*TASK GOAL*.
Copy out all of the material, matching it word for word.

☆ ☆ ☆ ☆

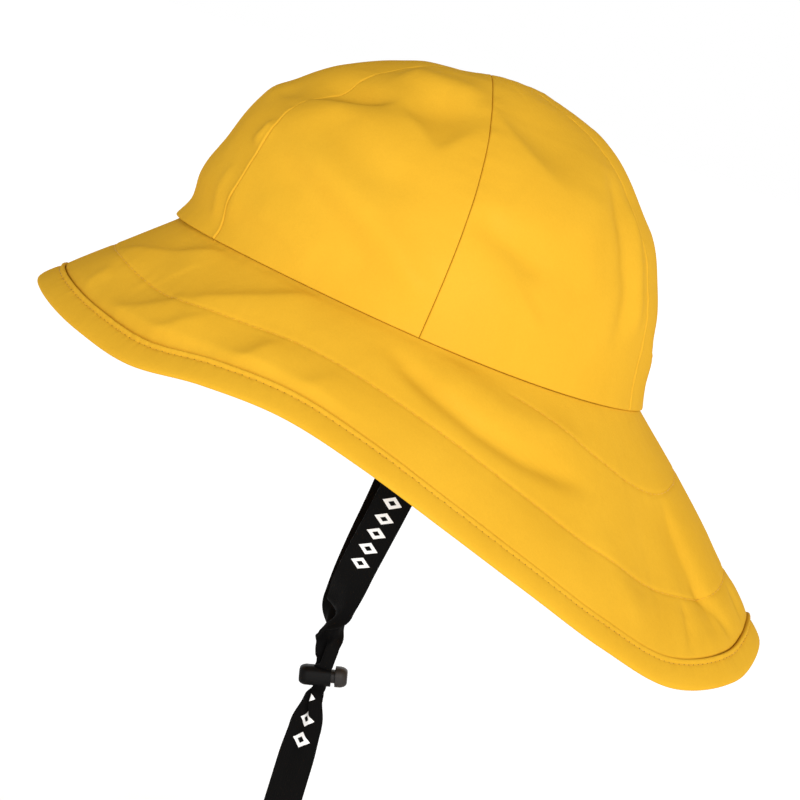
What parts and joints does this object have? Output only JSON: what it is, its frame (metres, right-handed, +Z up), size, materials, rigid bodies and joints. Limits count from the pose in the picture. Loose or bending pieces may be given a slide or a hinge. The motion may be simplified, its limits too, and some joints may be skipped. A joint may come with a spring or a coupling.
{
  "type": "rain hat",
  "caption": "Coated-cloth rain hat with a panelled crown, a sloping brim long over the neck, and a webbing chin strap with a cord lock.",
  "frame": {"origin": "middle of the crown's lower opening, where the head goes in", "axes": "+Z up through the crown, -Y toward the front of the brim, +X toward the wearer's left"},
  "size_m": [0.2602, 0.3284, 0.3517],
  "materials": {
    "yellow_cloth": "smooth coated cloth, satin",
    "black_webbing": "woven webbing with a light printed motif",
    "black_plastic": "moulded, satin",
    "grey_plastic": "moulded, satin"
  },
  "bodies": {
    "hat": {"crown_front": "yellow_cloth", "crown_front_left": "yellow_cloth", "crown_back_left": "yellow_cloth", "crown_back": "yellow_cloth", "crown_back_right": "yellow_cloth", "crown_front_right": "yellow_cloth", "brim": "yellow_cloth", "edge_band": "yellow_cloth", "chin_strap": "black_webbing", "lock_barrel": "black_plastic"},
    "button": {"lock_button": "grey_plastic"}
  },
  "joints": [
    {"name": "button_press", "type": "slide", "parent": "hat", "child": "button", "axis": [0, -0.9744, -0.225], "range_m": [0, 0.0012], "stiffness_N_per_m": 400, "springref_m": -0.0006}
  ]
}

☆ ☆ ☆ ☆

*EXERCISE SOLUTION*.
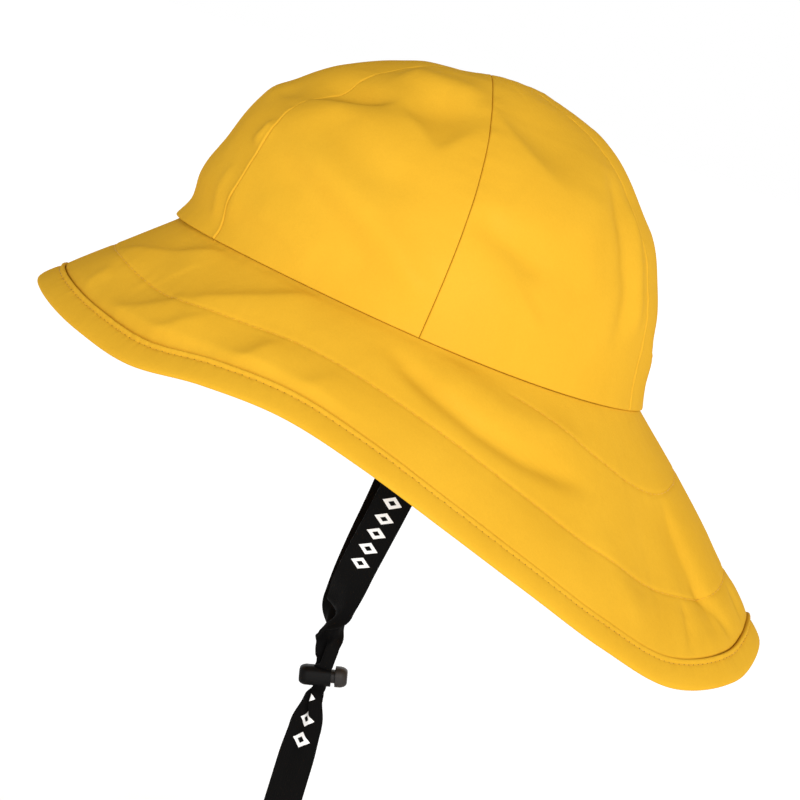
What parts and joints does this object have? Output only JSON: what it is, its frame (metres, right-handed, +Z up), size, materials, rigid bodies and joints. Limits count from the pose in the picture. Loose or bending pieces may be given a slide or a hinge. The motion may be simplified, its limits too, and some joints may be skipped. A joint may come with a spring or a coupling.
{
  "type": "rain hat",
  "caption": "Coated-cloth rain hat with a panelled crown, a sloping brim long over the neck, and a webbing chin strap with a cord lock.",
  "frame": {"origin": "middle of the crown's lower opening, where the head goes in", "axes": "+Z up through the crown, -Y toward the front of the brim, +X toward the wearer's left"},
  "size_m": [0.2602, 0.3284, 0.3517],
  "materials": {
    "yellow_cloth": "smooth coated cloth, satin",
    "black_webbing": "woven webbing with a light printed motif",
    "black_plastic": "moulded, satin",
    "grey_plastic": "moulded, satin"
  },
  "bodies": {
    "hat": {"crown_front": "yellow_cloth", "crown_front_left": "yellow_cloth", "crown_back_left": "yellow_cloth", "crown_back": "yellow_cloth", "crown_back_right": "yellow_cloth", "crown_front_right": "yellow_cloth", "brim": "yellow_cloth", "edge_band": "yellow_cloth", "chin_strap": "black_webbing", "lock_barrel": "black_plastic"},
    "button": {"lock_button": "grey_plastic"}
  },
  "joints": [
    {"name": "button_press", "type": "slide", "parent": "hat", "child": "button", "axis": [0, -0.9744, -0.225], "range_m": [0, 0.0012], "stiffness_N_per_m": 400, "springref_m": -0.0006}
  ]
}